Recent polls have consistently shown the ‘no’ campaign ahead.

Also on December 4, there is an election in Austria for president, largely a ceremonial role. Mr Zangana said the far right candidate was likely to win. He added that this could set the stage for the president calling a general election at some point next year in which the far right could do well.

In France elections are due in April and May of next year. Far-right candidate Marine Le Pen has strong support and has between a quarter and a third of the electorate behind her, according to recent opinion polls.

“Le Pen is expected to make it to the second round, but then the socialist support would be expected to fall behind her rival — probably either Alain Juppé or Nicolas Sarkozy, so she most likely lose,” Mr Zangana said.

“But if France has the same electoral system as the US, then Le Pen would probably be the next president.”

Le Pen supports following Britain’s lead and leaving the EU.

“If France were to pull out — or Germany — that would be the end of the eurozone,” Mr Zangana said.

In the Netherlands, the far-right party is expected to win March’s election, Mr Zangana added, but not by enough to be able to force an exit from the EU.

The German election is slated for the second half of next year. The far-right Alternative fur Deutschland party has been gaining support and could potentially earn between 10 and 15 per cent of the seats in the Bundestag, Mr Zanagana said.

“Right across all of these countries we are seeing a strong anti-establishment vote from people unhappy with the effects of globalisation and inequality, made worse by the lack of economic growth over the past few years,” Mr Zangana said.

He added that some investors did well amid the big market moves triggered by political events and many funds would have hedges in place.

As for Mr Trump’s election, Mr Zangana said much uncertainty remained about what the new administration would do and what level of support it would get from the US Congress, in which both houses are controlled by Mr Trump’s Republican Party colleagues.

“I’m not sure that there has ever been a US President who has faced such obstacles from his own party,” Mr Zangana said.

“At face value, it seems that Mr Trump plans to cut taxes aggressively and increase infrastructure spending. A lot of Keynesian economists want to see this focus on fiscal spending. But we would also see a big increase in the fiscal deficit, along with higher bond yields and interest rates.”

One area where Mr Trump could act without requiring the approval of Congress would be on trade deals. He has promised to scrap Nafta, the agreement that lowered trade barriers between the US, Canada and Mexico, for example.

“This would be a negative hit to growth and lead to higher inflation,” Mr Zangana said.

Inflation was highly likely to tick higher early next year, driven by energy prices, which have risen substantially from their low points early last year.

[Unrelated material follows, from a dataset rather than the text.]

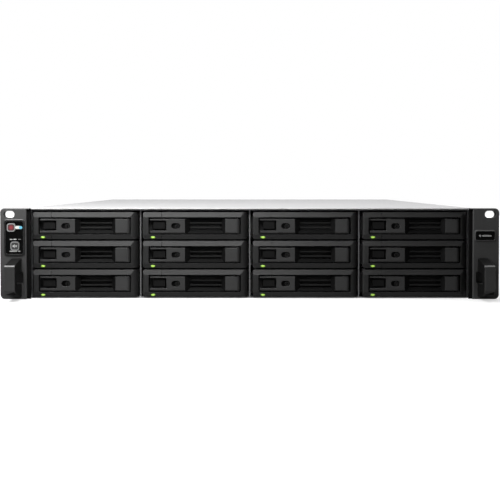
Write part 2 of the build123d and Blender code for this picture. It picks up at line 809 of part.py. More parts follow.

He added that he expected the US Federal Reserve to raise rates in December and twice more next year.

Mr Zangana said emerging markets were well placed to perform well, apart from Mexico. “They have come through the recession and we are seeing stability in their currencies and inflation coming under control to the point that some central banks have started cutting rates,” he said.

Schroeders liked Asian countries, he said, particularly with China boosting activity through stimulus, while the battered Russian and Brazilian economies were poised for growth, as commodity prices recovered and interest rates came down.

Schroders has assets under management of around $468 billion and counts several Bermuda companies and wealthy individuals on the island among its clients.